ГИЛЁВА: То есть, получается, для изменения в этой системе чудо, что ли, нужно? Что-то может измениться? За счет чего?

КОЗЫРЕВ: Вы знаете, это такая широкомасштабная гипотетика... Я думаю, что вообще спасти сейчас нас может только чудо. Повернись история чуть-чуть по-другому — если бы широта эксперимента в отношении музыкальных стилей в первую очередь у телевидения сохранялась бы чуть больше, — это повлекло бы за собой совершенно иное развитие радио. Потому что телевидение более привычный для слушателя медиум, и прошибает аудиторию до Дальнего Востока. Но сейчас на это рассчитывать точно не приходится. Но это как Моисей, сорок лет… Подождем. И то гарантий нет.

ЮРИЙ ГУСАКОВ: За что «Ультру» закрыли?

КОЗЫРЕВ: Я ж только что сказал. Никаких шансов не было. «Наше радио» волочило на себе само себя плюс убыточную «Ультру» и просто надрывалось. Надо было прийти к тому, что либо все закрывать, либо хотя бы один балласт сбросить.

ГЛАЗОВ: Как вариант решения этой проблемы, могут ли возникнуть интернет-станции коммерческие, которые, допустим, по подписке бы работали.

КОЗЫРЕВ: Здесь вопрос о том, насколько интернет-радиостанции могут изменить ситуацию. Прежде чем ответить на этот вопрос, я хочу обратить ваше внимание на то, что ситуация нынешняя уникальна и поворотна не только для нашей страны, но и для всего мира, потому что в мире происходит крах всей музыкальной индустрии. Нельзя больше зарабатывать деньги на продаже дисков. Все скачивается. Как только произошел переход от аналоговой записи к цифровой, все моментально копируется. Невозможно ничего удержать в тайне до выхода продукта. А как зарабатывать деньги на скачивании песен из интернета, никто не может понять. Как придумать такую систему, которую не ломали бы хакеры и которая бы исправно работала? Посему вся структура заработков в музыкальном бизнесе начинает меняться, все это постепенно переосмысливают и приходят к тому логичному выводу, что группы теперь должны будут зарабатывать на концертах и на билетах. При этом, когда они выходят из зала, заставить их потратить деньги на диск, который рядом продается, уже практически невозможно, потому что все это у них есть давным-давно в компьютере. Все эти системы, youtube, myspace, не позволяют оттуда копировать – хотя это возможно все равно, — но тем не менее все звукозаписывающие компании находятся в состоянии глубокого шока и комы. Интернет, конечно, сильно влияет во всем мире на то, куда движется музыка вообще. Я думаю, причина того, что мы не видим за последние пять-десять лет ни одного яркого музыкального течения или стиля, в этом. Никто не может справиться с формой, никто не может понять, кого поддерживать, и поэтому герои нового времени масштаба группы Franz Ferdinand — это в определенном смысле вынужденное явление, не сопоставимое с тем, что происходило раньше.

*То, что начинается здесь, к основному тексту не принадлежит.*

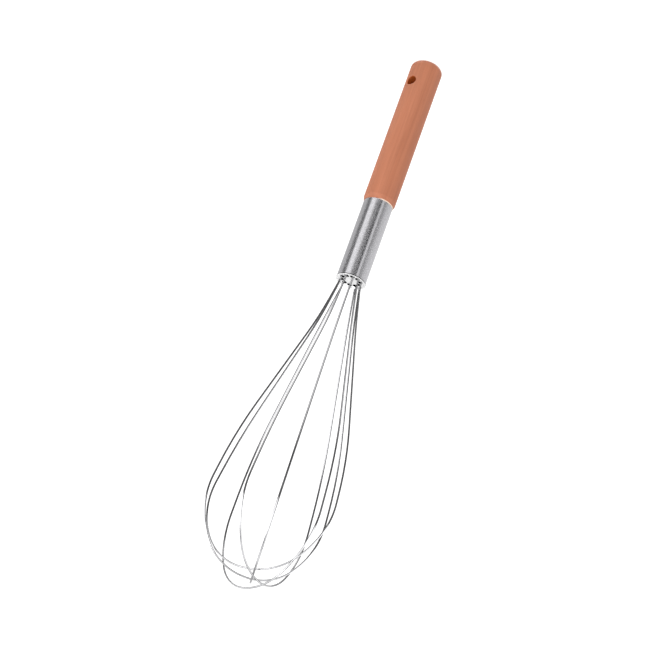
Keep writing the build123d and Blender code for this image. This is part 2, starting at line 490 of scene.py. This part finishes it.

ГИЛЁВА: А разве масштабное явление в музыке не само по себе возникает?

КОЗЫРЕВ: К сожалению, в отношении музыки действуют те же самые законы, которые пришлось сформулировать к концу этого века, что и в отношении любого авторского произведения. Другое дело, что все зависит от того, какое расстояние разделяет автора и потребителя. В отношении книжки я это контролирую — пишу, издатель берет, появляется на полке. Максимально спрямленный вариант. Артист должен записать песню в студии, продать какой-нибудь звукозаписывающей компании, которая сделает ему диск, или вывесить в Интернете. Но все равно разнести на станции, добиться того, чтобы она звучала в эфире, а это уже удел программных директоров — обслуживающего персонала второго уровня. И потом только, если все это удастся, это донесется до ушей. Самое геморройное — это кино. Потому что донести авторский замысел до зрителя в неизмененном виде через такое количество промежуточных инстанций и людей, которые участвуют в этом процессе, вообще крайне сложно. Конечно, ты теперь можешь вывалить все, что ты делаешь, в Сети. Вопрос только в том, достаточно ли это, чтобы на тебя обратили внимание. Ведь великие группы прошлого возносились в тот момент, когда они подписывали какой-то существенный контракт и вылетали. «Нирване» пришлось записать один андеграундный альбом, после этого она подписала контракт с фирмой Geffen, уже второй альбом был для нее взрывом такого масштаба, с которым Курт Кобейн так в итоге и не смог справиться от того, что это противоположно было всей его философии. Все, что касается сегодняшнего дня, если вы обратили внимание… Есть статистика, связанная с тем, что вот в этих ресурсах гораздо больше происходит дробления на разные стили и на маленькие фан-клубы, чем… Вот, например, большинство влюблено в Мэрайю Кэрри, Кайли Миноуг и Уитни Хьюстон, а остальное все находится на космическом расстоянии. Ничего подобного. Вот эти большие звезды там вообще не канают, в этом пространстве. Там существует гигантское количество, огромный выбор, и в результате, с одной стороны, выбор есть, с другой — никто не становится звездами.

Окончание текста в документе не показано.